Откровенно постанывая, поскуливая и пыхтя, стащился Васенька с печки на пол. Направился в сени. Ходить по нужде на двор в будочку Олимпиада его не пускала. Во-первых, ей нравилось считать Парамошу тяжело больным, нравилось ухаживать за ним трепетно. Соскучилась она по такому занятию. Но главное – не хотела, чтобы Смурыгин или еще кто обнаружили теперь ее жильца.

«Они, конешное дело, обнаружат его рано или поздно. У Смурыгина вон и очки, и бинокля на ремешке. Видала не раз, как посматривает он в эту штуковину ка дорогу, на птиц в небе, ка кусты в поле. Интересоваться начнут: кто такой да откудова? Скажу: племяш. Свойственник. Молоком отпаиваю».

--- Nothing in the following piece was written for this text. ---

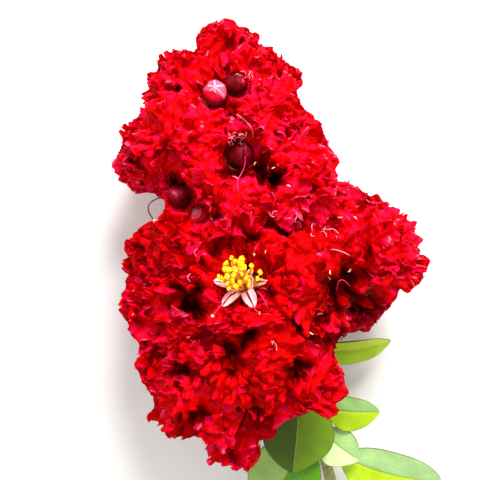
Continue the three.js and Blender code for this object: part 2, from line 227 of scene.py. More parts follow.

Парамоша, накурившись в сенях до головокружения, вернулся в избу. Шел, шатаясь, за стенку держась, потом – за печку. Не все, видать, из него вышло темное, постороннее.

– Значит, не советуете, Олимпиада Ивановна, с печки слезать? Что ж… Я погожу. Денек-другой. В норму войду и – за дело.

– Это за какое ж, сынок, дело?

– А по хозяйству, мало ли? Помочь вам хочется очень. Отблагодарить. Дров на зиму заготовить, картошку выкопать.

– Да как же это? Да больной, шатает мальчонку, в чем душа… На краю ведь лежал, господи! Порешить ведь хотели. Каки дрова, какая картошка?!

– Ну, что вы, Олимпиада Ивановна, не зиму ж мне у вас лежать?!

– А хоть бы и зиму! У нас тут тихо. Спокой.

– Да-а… уж! – подхватил Парамоша Олимпиадину приманку. – После города – обстановочка райская, чего говорить. Я вот в городе родился, в Ленинграде. А толку что? Какая мне польза от такого рождения вышла? К тридцати пяти годам – старик. Печень шалит, нервы ни к черту, в легких затемнение. А жил бы в деревне круглый год…

– Вот и живи, кормилец.

– А можно? Вернее – как же? С моими-то капиталами? До пенсии далеко. До получки – еще дальше.

– Сыночек, Васенька… Послухай меня, старую. Обойдемся! Вот те крест! Перезимуем за милу душу. Мяснова не обещаю. Не ем я убоину. А так – и грибочки, и брусница моченая. Капустки посолю, огурцов. С одным только оплошала: винца впрок не заготовила. Кабы знать, что гости у меня будут. Пожелаешь – и с энтим уладим. Научу, как и што. У Софронихи, соседки моей, покойницы, снаряжение имелось. Прибор. Позаимствуем. Ты молчи, сынок, молчи. Тебе сейчас – в себя взойти, оклематься хорошенько. Вот и займись собой. А харчишками обеспечу.